Nonetheless, I'm under the delusion that we will soon have up a beta system. I hope that it makes the work easier to accomplish; that's the test.

DW:     How do you see TeX's prospects more generally?

JH:     It is up to us; it depends on the energy that we develop around the technology. People are getting more sophisticated about computers and we have the chance to show them the better way. Also, a source of excitement for TeX now is that there are so many developments: modern TeXs don't have the arbitrary restrictions of the original programs, we can now produce a beautiful web-friendly PDF with ease, we are seeing solutions to the font issues that frustrate even reasonably skilled users, and people are developing for the future with projects such as LuaTeX.

But a development burst isn't sufficient. If, say, a Physics graduate student is assigned to make a lab manual, do they think of LaTeX? Certainly if they tried LaTeX and found that setting up the desired font was too hard then they'd go on to something else, so the new stuff is crucial. But having that person think first of TeX requires more; we have to help average potential users to see all the great things.

As I've talked about above, personally I am interested in the challenges faced by people who feel isolated and I'd like to help them see how TeX can solve some of their problems. For instance, on CTAN I have been taking some steps to help novices navigate the holdings.

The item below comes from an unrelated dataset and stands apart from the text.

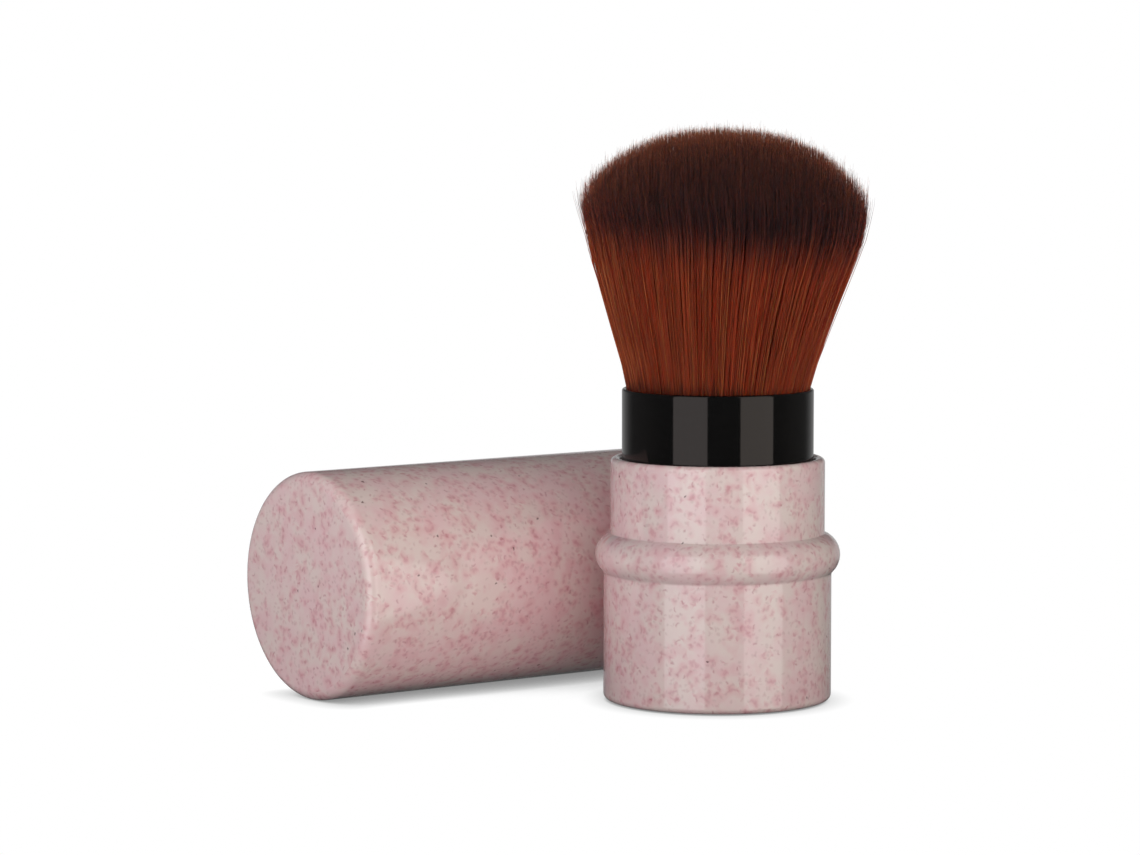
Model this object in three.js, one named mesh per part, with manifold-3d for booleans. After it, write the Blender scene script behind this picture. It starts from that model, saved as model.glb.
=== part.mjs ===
// Retractable makeup brush with its cap taken off. Millimetres, +Z up, origin at the middle of the foot.
// A sleeve slides up a weighted core and over the ferrule, where its collar gathers the bristles.
import * as THREE from 'three';
import { mergeVertices } from 'three/addons/utils/BufferGeometryUtils.js';
import Module from 'manifold-3d';

const wasm = await Module();
wasm.setup();

const pink = 0xcaaba8;
const glossBlack = 0x111112;
const satinBlack = 0x1d1c1d;
const bristleBrown = 0x5c2619;

// Steps in a full turn, in a rounded edge and in a ring's section
const turnSteps = 48;
const smallTurnSteps = 24;
const edgeSteps = 3;
const crownSteps = 5;
const beadSteps = 8;
const sectionSteps = 8;

// Clearances, the reach of a cut past what it cuts, and the distance at which corners become one
const seatGap = 0.3;
const pressGap = 0.15;
const slideGap = 0.15;
const collarGap = 0.3;
const overrun = 1;
const cornerDistance = 0.0001;

// Ferrule: its radius and the walls and steps outside it make every other radius
const ferruleRadius = 15.1;
const ferruleWall = 0.7;
const ferruleRise = 10.85;

// Core: a tube with a piston that runs in the sleeve, and a web that carries the bristle holder
const coreWall = 1.7;
const pistonRise = 1.15;
const pistonTall = 4.2;
const pistonToShoulder = 0.7;
const webBottom = 16;
const webThick = 2;

// Friction ring on the piston
const frictionRingThick = 1.6;

// Keys that stop the sleeve from turning, and their grooves in the sleeve
const keyCount = 2;
const keyWidth = 2.4;
const keyRise = 0.5;
const keyRoot = 0.8;
const keyGap = 0.2;

// Sleeve: body, bead and collar in one moulding
const sleeveWall = 1.6;
const sleeveFloorGap = 0.2;
const sleeveEdge = 1;
const beadHeight = 23.2;
const beadRise = 1.35;
const beadRound = 3.6;
const beadCove = 0.7;
const shoulderDrop = 0.35;
const collarWall = 1.5;
const collarTop = 38.5;
const collarLipOuter = 0.8;
const collarLipInner = 0.5;

// Retaining ring pressed into the sleeve's lower end
const retainerTall = 3;
const retainerRecess = 0.3;

// Foot
const footThick = 2.4;
const footEdge = 0.6;
const footSpigotWall = 1.6;

// Weight, and the screw that holds the bristle holder to the web
const weightTall = 6;
const weightBore = 4;
const screwRadius = 1.4;
const screwReach = 15;
const screwHeadRadius = 2.8;
const screwHeadTall = 2;
const screwSocketRadius = 1.2;
const screwSocketDeep = 1.2;

// Bristle holder
const holderPlateThick = 2;
const holderCeiling = 1.2;
const holderSkirtTall = 10;
const holderSkirtWall = 1.6;
const holderBossRadius = 3.4;

// Bristle head: its knot in the ferrule, then its flare, widest circle and top above the ferrule's rim
const knotRecess = 1.1;
const knotTall = 5.7;
const headFlareRise = 22.5;
const headFlareOut = 6.1;
const headWidestRise = 29;
const headWidestOut = 7.4;
const headRise = 40.9;
const headDomePower = 1.7;
const headLean = 1;
const headLeanTurn = THREE.MathUtils.degToRad(37);

// Strands: their spacing and half widths, and how far their tips vary
const quarters = 4;
const strandSides = 3;
const strandPitch = 1.18;
const strandRoot = 0.42;
const strandBelly = 0.74;
const strandTip = 0.16;
const strandEdgeGap = 0.3;
const strandSunk = 0.6;
const tipVariation = 1.3;
const goldenShare = 0.618034;

// Cap, and where it lies: its closed end's distance from the brush's axis
const capWall = 1;
const capEndWall = 2;
const capEdge = 1.8;
const capInnerEdge = 1.2;
const capMouthEdge = 0.4;
const capSlideGap = 0.2;
const capHeadRoom = 1.5;
const capEndOut = 52.9;

// Derived radii, from the inside out
const ferruleBoreRadius = ferruleRadius - ferruleWall;
const knotRadius = ferruleBoreRadius - seatGap;
const coreRadius = ferruleRadius;
const coreBoreRadius = coreRadius - coreWall;
const innerFitRadius = coreBoreRadius - pressGap;
const pistonRadius = coreRadius + pistonRise;
const boreRadius = pistonRadius + slideGap;
const sleeveRadius = boreRadius + sleeveWall;
const beadRadius = sleeveRadius + beadRise;
const retainerBoreRadius = coreRadius + collarGap;
const collarBoreRadius = ferruleRadius + collarGap;
const collarRadius = collarBoreRadius + collarWall;
const capBoreRadius = collarRadius + capSlideGap;
const capRadius = capBoreRadius + capWall;
const screwHoleRadius = screwRadius + pressGap;

// Bead outline: one arc that starts from a cove on the body and ends on the collar
const beadCentreRadius = beadRadius - beadRound;
const collarAngle = Math.acos((collarRadius - beadCentreRadius) / beadRound);
const collarRoot = beadHeight + beadRound * Math.sin(collarAngle);
const coveAngle = Math.acos((beadCentreRadius - sleeveRadius - beadCove) / (beadRound + beadCove));
const coveBottom = beadHeight - (beadRound + beadCove) * Math.sin(coveAngle);

// Derived heights: the sleeve's shoulder rests on the piston, and the ferrule on the core's shoulder
const sleeveBottom = sleeveFloorGap;
const shoulderHeight = collarRoot - shoulderDrop;
const pistonTop = shoulderHeight - seatGap;
const pistonBottom = pistonTop - pistonTall;
const coreShoulder = pistonTop + pistonToShoulder;
const ferruleBottom = coreShoulder + seatGap;
const ferruleTop = collarTop + ferruleRise;
const knotTop = ferruleTop - knotRecess;
const knotBottom = knotTop - knotTall;
const holderPlateTop = knotBottom - seatGap;
const holderPlateBottom = holderPlateTop - holderPlateThick;
const coreSpigotTop = holderPlateBottom - seatGap;
const coreBottom = footThick + seatGap;
const weightTop = webBottom - seatGap;
const footSpigotTop = weightTop - weightTall - seatGap;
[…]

Another example is that I've written articles for TUGboat and The PracTeX Journal that are aimed at the level above novice, because I'd like to help develop some “local gurus”.

DW:     I've read some of what you've written, and they seem very useful to me, e.g.,

I also know from watching the video of your presentation at TUG07 and the related article that you put a tremendous amount of effort into CTAN for the benefit of us all.

Thank you for participating in this interview.